- **THE EXERCISE**
Records follow. Select each line holding "this".

- **EXTRACTED ENTRIES**
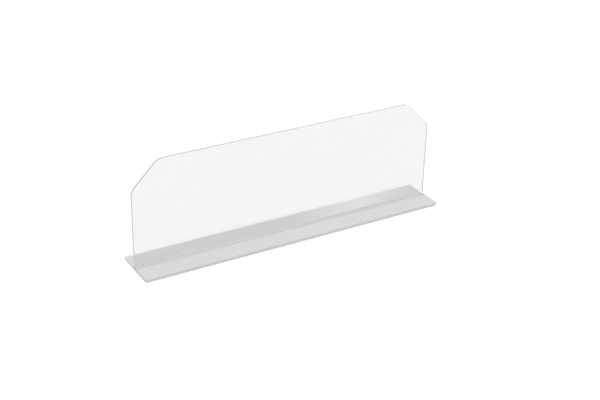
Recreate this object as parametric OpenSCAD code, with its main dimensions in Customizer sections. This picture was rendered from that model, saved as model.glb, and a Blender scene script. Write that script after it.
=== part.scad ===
// Free-standing counter sneeze guard.
// A clear sheet is heat-bent into an L. Its flange lies on the rear half of a steel base plate,
// and a front bar of the same height covers the front half. The bar stops short of the bend, and a
// bead of sealant fills the channel between the two. Six rubber feet carry the base.
// +X runs along the length, -Y is the customer's side, +Z is up, and the origin is on the counter.

/* [Overall] */
// Length of the guard from end to end
guard_l = 914.4; // [700:0.1:1200]
// Height from the counter to the panel's top edge
guard_h = 304.8; // [220:0.1:450]
// Depth of the base from front to back
base_d = 139.7; // [130:0.1:200]
// Radius of the base's corners in plan
corner_r = 6; // [2:1:12]

/* [Panel] */
// Thickness of the clear sheet
panel_t = 6; // [4.5:0.1:8]
// Inside radius of the heat bend between panel and flange
bend_r = 3; // [2:0.5:8]
// Length of the 45 degree clip along each side of an upper corner
clip = 76.2; // [40:0.1:100]
// Radius that blends each end of a clip into the edges
clip_blend_r = 36; // [10:1:45]
// Distance from the base's front edge to the panel's front face
panel_setback = 71; // [60:0.1:80]
// Width of the channel between the front bar and the panel's front face
channel_w = 10; // [3:0.1:20]

/* [Base] */
// Thickness of the steel base plate
plate_t = 2; // [2:0.1:3]
// Thickness of the bonding film under the flange
film_t = 0.4; // [0.3:0.1:0.8]
// Distance the film stops short of the flange's ends and back
film_inset = 1.5; // [1:0.5:4]
// Depth of the sealant's top below the deck
bead_drop = 0.4; // [0.3:0.1:1.5]
// Distance the sealant stops short of the base's ends
bead_inset = 0.4; // [0.2:0.1:2]
// Radius along the front bar's upper front edge
bar_edge_r = 1.2; // [0.5:0.1:2]

/* [Feet] */
// Diameter of a rubber foot
foot_dia = 19; // [12:1:25]
// Thickness of a rubber foot
foot_t = 1.6; // [1.6:0.1:3]
// Distance from the base's ends to the centres of the end feet
foot_inset_x = 24; // [18:1:60]
// Distance from the base's front and back edges to the feet's centres
foot_inset_y = 20; // [16:1:24]

/* [Screws] */
// Number of screws that hold the front bar down
screw_count = 6; // [4:1:10]
// Diameter of a screw's thread
screw_dia = 3; // [3:0.5:4]
// Diameter of a screw's countersunk head
screw_head_dia = 5.6; // [5.5:0.1:6]

/* [Hidden] */
$fn = 64;
half_l = guard_l / 2;
half_d = base_d / 2;
plate_top = foot_t + plate_t;
flange_z = plate_top + film_t;
deck_z = flange_z + panel_t;
panel_y = panel_setback - half_d;
bend_outer_r = bend_r + panel_t;
bend_y = panel_y + bend_outer_r;
bend_z = flange_z + bend_outer_r;
bar_back_y = panel_y - channel_w;
screw_y = (bar_back_y - half_d) / 2;
screw_pitch = guard_l / screw_count;
screw_head_h = 1.3;
screw_bite = 4;
thread_gap = 0.02;
head_gap = 0.1;
socket_width = 2;
socket_depth = 0.8;
foot_chamfer = 0.4;
foot_x = half_l - foot_inset_x;
foot_y = half_d - foot_inset_y;
past = 1;

// A rectangle with true arcs at its corners, centred on the origin
module rounded_rectangle(w, d, r) {
    square([w - 2 * r, d], center = true);
    square([w, d - 2 * r], center = true);
    for (sx = [-1, 1], sy = [-1, 1])
        translate([sx * (w / 2 - r), sy * (d / 2 - r)])
            circle(r);
}

// The base's outline in plan, as a prism from z = low to z = high
module base_prism(low, high, inset = 0) {
    translate([0, 0, low])
        linear_extrude(high - low)
            rounded_rectangle(guard_l - 2 * inset, base_d - 2 * inset, corner_r);
}

// Carries a cross-section drawn in Y and Z along the length
module along_length(length = guard_l + 2 * past) {
    rotate([90, 0, 90])
        linear_extrude(length, center = true)
            children();
}

// The sheet's cross-section: upright, quarter bend and flange
module bent_section() {
    translate([panel_y, bend_z])
        square([panel_t, guard_h - bend_z]);
    translate([bend_y, flange_z])
        square([half_d - bend_y, panel_t]);
    translate([bend_y, bend_z])
        intersection() {
            difference() {
                circle(bend_outer_r);
                circle(bend_r);
            }
            translate([-bend_outer_r, -bend_outer_r])
                square(bend_outer_r);
        }
}

// The panel's outline from the front, with a blended 45 degree clip at each upper corner
module clipped_outline() {
    tangent = clip_blend_r * tan(22.5);
    diagonal = tangent * cos(45);
    side = [
        [half_l, 0],
        [half_l, guard_h - clip - tangent],
        [half_l - diagonal, guard_h - clip + diagonal],
        [half_l - clip + diagonal, guard_h - diagonal],
        [half_l - clip - tangent, guard_h]
    ];
    polygon(concat(side, [for (i = [len(side) - 1:-1:0]) [-side[i][0], side[i][1]]]));
    for (s = [-1, 1]) {
        translate([s * (half_l - clip_blend_r), guard_h - clip - tangent])
            circle(clip_blend_r);
        translate([s * (half_l - clip - tangent), guard_h - clip_blend_r])
            circle(clip_blend_r);
    }
}

module guard_panel() {
    color([0.93, 0.95, 0.95, 0.35])
        intersection() {
            along_length()
                bent_section();
            rotate([90, 0, 0])
                linear_extrude(base_d + 2 * past, center = true)
                    clipped_outline();
            base_prism(0, guard_h + past);
        }
}

module bonding_film() {
    color([0.76, 0.77, 0.77])
        intersection() {
            base_prism(plate_top, flange_z, film_inset);
            translate([-half_l, bend_y, 0])
                cube([guard_l, half_d - bend_y, deck_z]);
        }
}

// Fills the channel from the front bar's back to the outside of the bend
module sealant_bead() {
    color([0.72, 0.72, 0.72])
        along_length(guard_l - 2 * bead_inset)
            difference() {
                translate([bar_back_y, plate_top])
                    square([bend_y - bar_back_y, deck_z - bead_drop - plate_top]);
                translate([bend_y, bend_z])
                    circle(bend_outer_r);
            }
}

// Puts a copy at each screw, all in one row under the front bar
module at_screws() {
    for (i = [0:screw_count - 1])
        translate([(i + 0.5) * screw_pitch - half_l, screw_y, foot_t])
            children();
}

module base_plate() {
    color([0.78, 0.78, 0.78])
        difference() {
            base_prism(foot_t, plate_top);
            at_screws() {
                translate([0, 0, -past])
                    cylinder(h = plate_t + 2 * past, d = screw_dia + 2 * head_gap);
                cylinder(
                    h = screw_head_h,
                    d1 = screw_head_dia + 2 * head_gap,
                    d2 = screw_dia + 2 * head_gap
                );
            }
        }
}

// The front bar's cross-section: a flat bar with a rounded upper front edge
module bar_section() {
    difference() {
        translate([-half_d, plate_top])
            square([bar_back_y + half_d, deck_z - plate_top]);
        translate([bar_edge_r - half_d, deck_z - bar_edge_r])
            difference() {
                translate([-bar_edge_r - past, 0])
                    square([bar_edge_r + past, bar_edge_r + past]);
                circle(bar_edge_r);
            }
    }
}

module front_bar() {
    color([0.85, 0.85, 0.85])
        difference() {
            intersection() {
                along_length()
                    bar_section();
                base_prism(0, deck_z);
            }
            at_screws()
                translate([0, 0, plate_t - past])
                    cylinder(h = screw_bite + past, d = screw_dia + 2 * thread_gap);
        }
}

module front_bar_screws() {
    color([0.6, 0.6, 0.62])
        at_screws()
            difference() {
                union() {
                    cylinder(h = screw_head_h, d1 = screw_head_dia, d2 = screw_dia);
                    cylinder(h = plate_t + screw_bite - head_gap, d = screw_dia);
                }
                translate([0, 0, -past])
                    cylinder(h = socket_depth + past, d = socket_width / cos(30), $fn = 6);
            }
}

// One self-adhesive foot; sx and sy are -1, 0 or 1 along the length and the depth
module rubber_foot(sx, sy) {
    color([0.2, 0.2, 0.2])
        translate([sx * foot_x, sy * foot_y, 0]) {
            cylinder(h = foot_chamfer, d1 = foot_dia - 2 * foot_chamfer, d2 = foot_dia);
            translate([0, 0, foot_chamfer])
                cylinder(h = foot_t - foot_chamfer, d = foot_dia);
        }
}

guard_panel();
bonding_film();
sealant_bead();
base_plate();
front_bar();
front_bar_screws();
rubber_foot(-1, -1);  // rubber_foot_front_left
rubber_foot(0, -1);  // rubber_foot_front_middle
rubber_foot(1, -1);  // rubber_foot_front_right
rubber_foot(-1, 1);  // rubber_foot_rear_left
rubber_foot(0, 1);  // rubber_foot_rear_middle
rubber_foot(1, 1);  // rubber_foot_rear_right
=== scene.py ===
"""Counter sneeze guard: finished surfaces, materials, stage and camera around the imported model."""

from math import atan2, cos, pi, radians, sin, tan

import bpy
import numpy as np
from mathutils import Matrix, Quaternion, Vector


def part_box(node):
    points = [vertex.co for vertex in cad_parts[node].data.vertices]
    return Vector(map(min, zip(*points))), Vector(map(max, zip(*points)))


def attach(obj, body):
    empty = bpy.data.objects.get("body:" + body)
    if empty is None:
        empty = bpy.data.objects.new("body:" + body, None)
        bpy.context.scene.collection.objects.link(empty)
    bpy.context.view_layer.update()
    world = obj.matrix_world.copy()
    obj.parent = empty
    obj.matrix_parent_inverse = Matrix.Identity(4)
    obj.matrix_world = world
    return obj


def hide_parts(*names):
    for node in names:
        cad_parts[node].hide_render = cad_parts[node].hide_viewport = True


bl_info = {
    "name": "Counter sneeze guard",
    "version": (1, 0, 0),
    "blender": (4, 5, 0),
    "location": "View3D > Sidebar > Sneeze guard",
    "description": "Builds a clear bent counter guard on its weighted base, piece by piece",
    "category": "Object",
}

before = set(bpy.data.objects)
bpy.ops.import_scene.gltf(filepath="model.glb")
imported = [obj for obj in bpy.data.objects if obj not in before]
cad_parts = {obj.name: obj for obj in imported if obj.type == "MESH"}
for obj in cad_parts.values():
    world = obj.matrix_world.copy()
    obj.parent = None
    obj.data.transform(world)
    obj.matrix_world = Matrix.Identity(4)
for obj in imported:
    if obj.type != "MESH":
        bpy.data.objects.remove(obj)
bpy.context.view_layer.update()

BODY = "root"
MM = 0.001
FEET = [name for name in sorted(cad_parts) if name.startswith("rubber_foot")]

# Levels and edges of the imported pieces, in metres
PANEL_LOW, PANEL_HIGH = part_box("guard_panel")
BAR_LOW, BAR_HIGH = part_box("front_bar")
PLATE_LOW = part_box("base_plate")[0]
FILM_LOW, FILM_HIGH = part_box("bonding_film")
BEAD_LOW, BEAD_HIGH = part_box("sealant_bead")
HALF_LENGTH = PANEL_HIGH.x
LENGTH = 2 * HALF_LENGTH

# Steps along each kind of curve
CORNER_STEPS = 10
EDGE_STEPS = 5
BEND_STEPS = 32
CLIP_STEPS = 14
BEAD_STEPS = 12
BEAD_END_STEPS = 4
TURNED_STEPS = 48

# Points along a foot's curves, and sections along the bead
FOOT_POINTS = 9
BEAD_STATIONS = 25

# Radius in plan of the corners that lie within the base's depth
INNER_CORNER = 1 * MM
# Rounding at the two ends of the sealant
BEAD_END = 0.15 * MM
# Share of a foot's radius that its dimple takes, and the share where the first ring lies
DIMPLE_SHARE = 0.62
FIRST_RING = 0.04

# Acrylic, and how far above the flange's underside the painted light on the flange, the bend and
# their edges starts and ends to fade out
ACRYLIC_IOR = 1.49
EDGE_CLEARNESS = 0.12
# Pale colour painted on the edges of the flange and the bend where they are seen from inside: a
# painted glow
PAINTED_INNER_GLOW = (0.92, 0.92, 0.92, 1.0)
PAINTED_LIGHT_FADE_START = 9 * MM
PAINTED_LIGHT_FADE_END = 12 * MM

# Half the side of the floor, in metres
FLOOR_HALF = 20.0


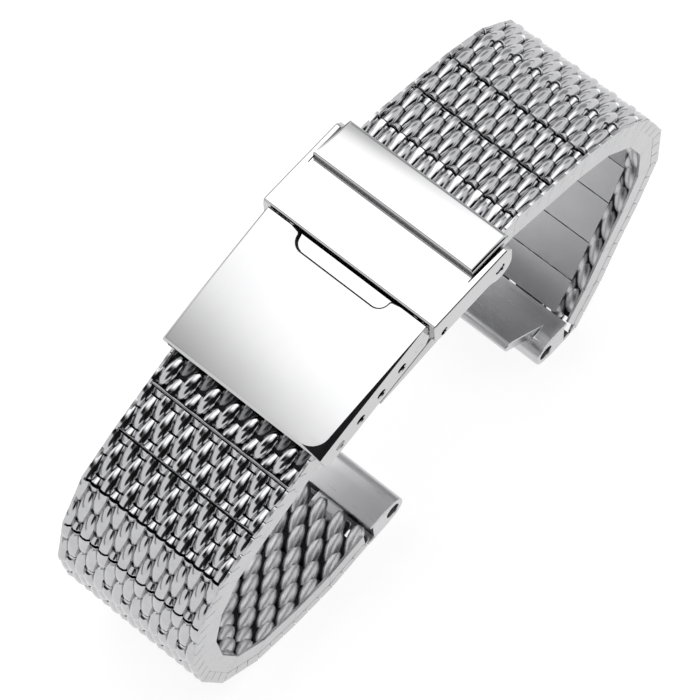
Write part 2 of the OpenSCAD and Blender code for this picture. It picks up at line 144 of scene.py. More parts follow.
# Stainless steel, lapped and buffed to a mirror: crisp reflections, only hairlines show
mirrorSteel = steelMaterial("mirror_polished_stainless", {
    "darkTone": "#BCBCBD", "lightTone": "#C3C3C4", "cloudSize": 6.0,
    "grainSize": 0.9, "grainStretch": (0.25, 1.0, 1.0), "roughness": (0.04, 0.08),
    "bumpStrength": 0.03, "bumpHeight": 0.004})
# Stainless wire, coiled, woven and tumble polished: glossy with a slightly uneven skin
wovenSteel = steelMaterial("woven_polished_stainless_wire", {
    "darkTone": "#B2B2B4", "lightTone": "#C6C6C8", "cloudSize": 1.1,
    "grainSize": 0.16, "grainStretch": (0.5, 1.0, 1.0), "roughness": (0.07, 0.14),
    "bumpStrength": 0.10, "bumpHeight": 0.014})
# The mesh's edge, ground and welded: flat and satin, with lines along the strap
edgeSteel = steelMaterial("ground_stainless_edge", {
    "darkTone": "#B8B8BA", "lightTone": "#C6C6C7", "cloudSize": 2.5,
    "grainSize": 0.12, "grainStretch": (0.15, 1.0, 1.0), "roughness": (0.22, 0.34),
    "bumpStrength": 0.10, "bumpHeight": 0.01})
# Painted shade: a dull, nearly black steel for the core between the coils, the bore walls, the base's floor and
# the cover's recess outline, and a painted dark reflection on the cover's slanted corner
paintedShadeSteel = steelMaterial("painted_shade_dark_stainless", {
    "darkTone": "#1A1A1C", "lightTone": "#303032", "cloudSize": 0.8,
    "grainSize": 0.2, "grainStretch": (1.0, 1.0, 1.0), "roughness": (0.45, 0.6),
    "bumpStrength": 0.3, "bumpHeight": 0.03})
# Stamped and tumbled sheet of the hidden clasp pieces: satin, with rolling lines
stampedSteel = steelMaterial("stamped_satin_stainless", {
    "darkTone": "#B4B4B6", "lightTone": "#C4C4C5", "cloudSize": 4.0,
    "grainSize": 0.3, "grainStretch": (0.08, 1.0, 1.0), "roughness": (0.2, 0.32),
    "bumpStrength": 0.12, "bumpHeight": 0.01})
# Bar of the lug ends, turned and finely polished: soft, even reflections
barSteel = steelMaterial("fine_polished_stainless_bar", {
    "darkTone": "#C2C2C4", "lightTone": "#D0D0D1", "cloudSize": 3.0,
    "grainSize": 0.35, "grainStretch": (1.0, 0.06, 1.0), "roughness": (0.26, 0.34),
    "bumpStrength": 0.05, "bumpHeight": 0.006})
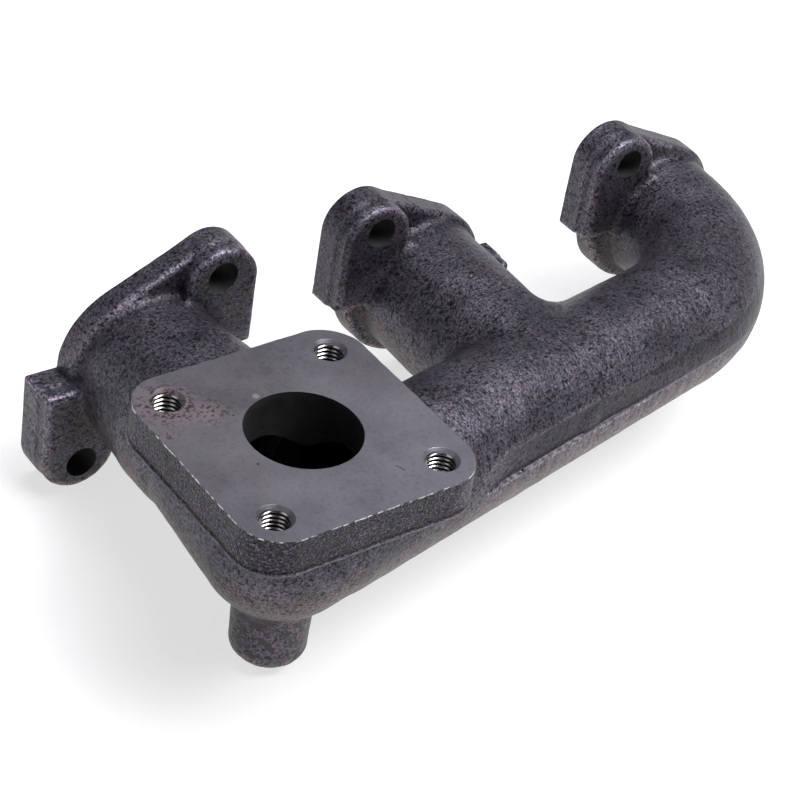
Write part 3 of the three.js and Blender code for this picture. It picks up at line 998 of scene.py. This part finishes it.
def floor():
    """A pale floor on which the casting stands on its boss and its lower lugs."""
    boss_touch_y, lug_touch_y = TO_ROW[1] + 9.5, TO_ROW[1] + HEAD_Y
    lug_height = PORT_Z - LUG_Z - LUG_RADIUS - BOSS_FOOT_Z
    slope = math.atan2(lug_height, lug_touch_y - boss_touch_y)
    half_size, gap = 6.0, 0.0004
    me = bpy.data.meshes.new("floor")
    corners = [(x * half_size, y * half_size, 0) for x, y in ((-1, -1), (1, -1), (1, 1), (-1, 1))]
    me.from_pydata(corners, [], [(0, 1, 2, 3)])
    obj = bpy.data.objects.new("floor", me)
    bpy.context.scene.collection.objects.link(obj)
    place = Matrix.Translation((0, boss_touch_y / 1000, -gap))
    obj.matrix_world = place @ Matrix.Rotation(slope, 4, "X")
    material, nodes, links, shader = new_material("pale_floor")
    shade = noise_node(nodes, links, 400, 2, 20)
    colour = ramp(nodes, links, shade, [(0.3, (0.42, 0.42, 0.424)), (0.7, (0.45, 0.45, 0.454))])
    links.new(colour, shader.inputs["Base Color"])
    shader.inputs["Roughness"].default_value = 0.9
    shader.inputs["Emission Color"].default_value = (1, 1, 1, 1)
    shader.inputs["Emission Strength"].default_value = 0.66
    me.materials.append(material)


floor()


BOX_SIZE, BOX_DISTANCE, BOX_AIM_Z = 0.9, 1.6, 0.04  # metres


def softbox(name, azimuth, elevation, power, colour):
    """An area light that looks at the casting, from +X towards +Y and up, in degrees."""
    a, e = math.radians(azimuth), math.radians(elevation)
    light = bpy.data.lights.new(name, "AREA")
    light.shape = "RECTANGLE"
    light.size, light.size_y = BOX_SIZE, BOX_SIZE
    light.energy = power
    light.color = colour
    obj = bpy.data.objects.new(name, light)
    bpy.context.scene.collection.objects.link(obj)
    n = Vector((math.cos(a) * math.cos(e), math.sin(a) * math.cos(e), math.sin(e))).normalized()
    obj.location = n * BOX_DISTANCE + Vector((0, 0, BOX_AIM_Z))
    obj.rotation_euler = n.to_track_quat("Z", "Y").to_euler()


# name, azimuth and elevation in degrees, power in watts, colour
BOXES = [
    ("key", -50, 65, 33.0, (1.0, 0.97, 1.0)),
    ("front", -80, 62, 1.5, (1.0, 0.98, 1.0)),
    ("top", 60, 80, 11.5, (0.93, 0.94, 1.0)),
    ("rim_left", 172, 42, 2.0, (0.95, 0.95, 1.0)),
]
for box in BOXES:
    softbox(*box)

world = bpy.data.worlds.new("studio")
bpy.context.scene.world = world
world.use_nodes = True
nodes, links = world.node_tree.nodes, world.node_tree.links
direction = nodes.new("ShaderNodeTexCoord").outputs["Generated"]
_, _, height = separate(nodes, links, direction)
# pale near the horizon and dark above
shades = [(0.0, (0.62, 0.62, 0.63)), (0.13, (0.45, 0.45, 0.46)), (0.3, (0.03, 0.03, 0.03))]
sky = ramp(nodes, links, height, shades)
links.new(sky, nodes["Background"].inputs["Color"])
nodes["Background"].inputs["Strength"].default_value = 1.0
bpy.context.scene.view_settings.view_transform = "Standard"
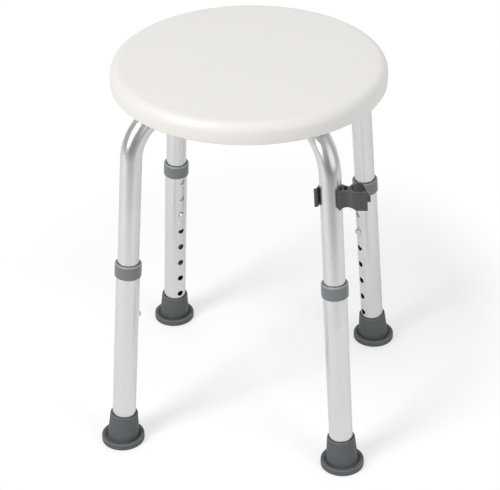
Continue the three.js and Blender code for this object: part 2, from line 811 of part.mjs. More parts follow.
// The hollows in the top of the web, where the moulding is cored out: a rectangle beside the cradle
// and a triangle beside the clip.
function corePockets() {
  const high = holderHeight / 2 + fitGap;
  const [left, front] = pocketCorner;
  const [right, back] = [left + pocketSize[0], front + pocketSize[1]];
  const side = left - pocketRib;
  return [
    [[left, front], [right, front], [right, back], [left, back]],
    [[side - narrowPocketSize[0], front], [side, front], [side, front + narrowPocketSize[1]]],
  ].map((outline) => slab(outline, high - pocketDepth, high));
}

// ---- assembly

const stool = new THREE.Group();
piece('seat_shell', seatShell(), whitePlastic, stool);
piece('centre_bolt', centreBolt(), steel, stool);
piece('centre_nut', centreNut(), steel, stool);

const frontLeftToRearRight = new THREE.Group();
frontLeftToRearRight.rotation.z = legs[0].azimuth;
piece('frame_tube_upper', frameTube(upperCrossing), aluminium, frontLeftToRearRight);

const frontRightToRearLeft = new THREE.Group();
frontRightToRearLeft.rotation.z = legs[1].azimuth;
piece('frame_tube_lower', frameTube(lowerCrossing), aluminium, frontRightToRearLeft);
stool.add(frontLeftToRearRight, frontRightToRearLeft);

for (const { name, azimuth } of legs) {
  const fastening = new THREE.Group();
  fastening.rotation.z = azimuth;
  fastening.position.set(screwPlace * Math.cos(azimuth), screwPlace * Math.sin(azimuth), 0);
  stool.add(fastening);
  piece(`seat_insert_${name}`, threadedInsert(), brass, fastening);
  piece(`seat_screw_${name}`, seatScrew(), steel, fastening);
  piece(`screw_knob_${name}`, screwKnob(), darkPlastic, fastening);
  piece(`saddle_washer_${name}`, saddleWasher(), darkPlastic, fastening);

  const ground = new THREE.Group();
  ground.rotation.z = azimuth;
  ground.position.set(footCircle * Math.cos(azimuth), footCircle * Math.sin(azimuth), 0);
  stool.add(ground);
  piece(`foot_${name}`, foot(), greyRubber, ground);

  const leg = new THREE.Group();
  leg.rotation.y = -legSplay;
  ground.add(leg);
  piece(`lower_tube_${name}`, lowerTube(), aluminium, leg);
  piece(`collar_${name}`, collar(), greyPlastic, leg);
  piece(`foot_washer_${name}`, footWasher(), steel, leg);
  piece(`snap_button_${name}`, snapButton(), steel, leg);
  piece(`snap_spring_${name}`, snapSpring(), steel, leg);

  if (name === 'front_right') {
    const clip = new THREE.Group();
    clip.position.z = holderStation;
    clip.rotation.z = holderTurn;
    leg.add(clip);
    piece('shower_holder', holder(), darkPlastic, clip);
  }
}

export default stool;
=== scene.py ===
# Round shower stool: a white blow-moulded seat on two crossed aluminium tubes, with four telescopic
# legs, spring buttons, grey collars, rubber feet and a clip-on holder for a hand shower.
# Shapes are worked out in millimetres and become metres, like the frame, when a mesh is made.
import json
import math
import bmesh
import bpy
import numpy as np
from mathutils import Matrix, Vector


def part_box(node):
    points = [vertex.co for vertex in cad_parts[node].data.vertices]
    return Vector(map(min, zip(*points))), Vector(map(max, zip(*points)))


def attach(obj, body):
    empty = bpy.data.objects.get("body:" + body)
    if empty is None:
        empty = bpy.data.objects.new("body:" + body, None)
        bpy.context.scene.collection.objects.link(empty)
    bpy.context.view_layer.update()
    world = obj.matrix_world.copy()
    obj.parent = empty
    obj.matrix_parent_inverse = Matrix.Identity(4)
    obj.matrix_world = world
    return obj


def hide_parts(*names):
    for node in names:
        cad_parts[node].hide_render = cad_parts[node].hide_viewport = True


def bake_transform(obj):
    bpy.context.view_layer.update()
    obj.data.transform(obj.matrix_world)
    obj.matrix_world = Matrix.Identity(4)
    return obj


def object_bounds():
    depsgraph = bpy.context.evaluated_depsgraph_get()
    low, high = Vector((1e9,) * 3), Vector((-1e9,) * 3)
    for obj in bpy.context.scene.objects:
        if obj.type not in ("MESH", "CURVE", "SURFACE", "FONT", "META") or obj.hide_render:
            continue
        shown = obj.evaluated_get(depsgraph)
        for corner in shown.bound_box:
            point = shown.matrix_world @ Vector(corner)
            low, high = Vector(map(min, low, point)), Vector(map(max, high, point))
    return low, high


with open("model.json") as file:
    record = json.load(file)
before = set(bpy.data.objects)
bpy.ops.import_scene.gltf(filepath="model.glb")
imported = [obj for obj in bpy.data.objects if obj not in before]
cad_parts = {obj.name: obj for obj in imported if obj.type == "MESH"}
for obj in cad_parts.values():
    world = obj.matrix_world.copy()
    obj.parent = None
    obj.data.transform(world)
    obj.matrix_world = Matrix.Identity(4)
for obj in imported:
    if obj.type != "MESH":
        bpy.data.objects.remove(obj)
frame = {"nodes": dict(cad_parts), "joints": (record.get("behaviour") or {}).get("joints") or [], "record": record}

mm = 0.001
fitGap = 0.3  # between pieces that rest on or in each other
cadLow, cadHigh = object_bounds()
legNames = ["front_left", "front_right", "rear_left", "rear_right"]


def newObject(name, data):
    # an object in the scene, at the origin
    made = bpy.data.objects.new(name, data)
    bpy.context.scene.collection.objects.link(made)
    return made


cameraPlace = dict(
    aim=(-1.7, 0.2, 209.5),  # mm, just under the middle of the stool
    distance=2151.8, azimuth=11.73, elevation=31.88, roll=-0.83,  # degrees, azimuth from the front
    lens=127.84, sensor=36,
)


def toward(azimuth, elevation):
    # the unit vector at an azimuth, counted from +X, and an elevation, in degrees
    turn, rise = math.radians(azimuth), math.radians(elevation)
    return np.array([math.cos(rise) * math.cos(turn), math.cos(rise) * math.sin(turn), math.sin(rise)])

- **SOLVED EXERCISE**
Recreate this object as parametric OpenSCAD code, with its main dimensions in Customizer sections. This picture was rendered from that model, saved as model.glb, and a Blender scene script. Write that script after it.
Write part 2 of the OpenSCAD and Blender code for this picture. It picks up at line 144 of scene.py. More parts follow.
Write part 3 of the three.js and Blender code for this picture. It picks up at line 998 of scene.py. This part finishes it.
Continue the three.js and Blender code for this object: part 2, from line 811 of part.mjs. More parts follow.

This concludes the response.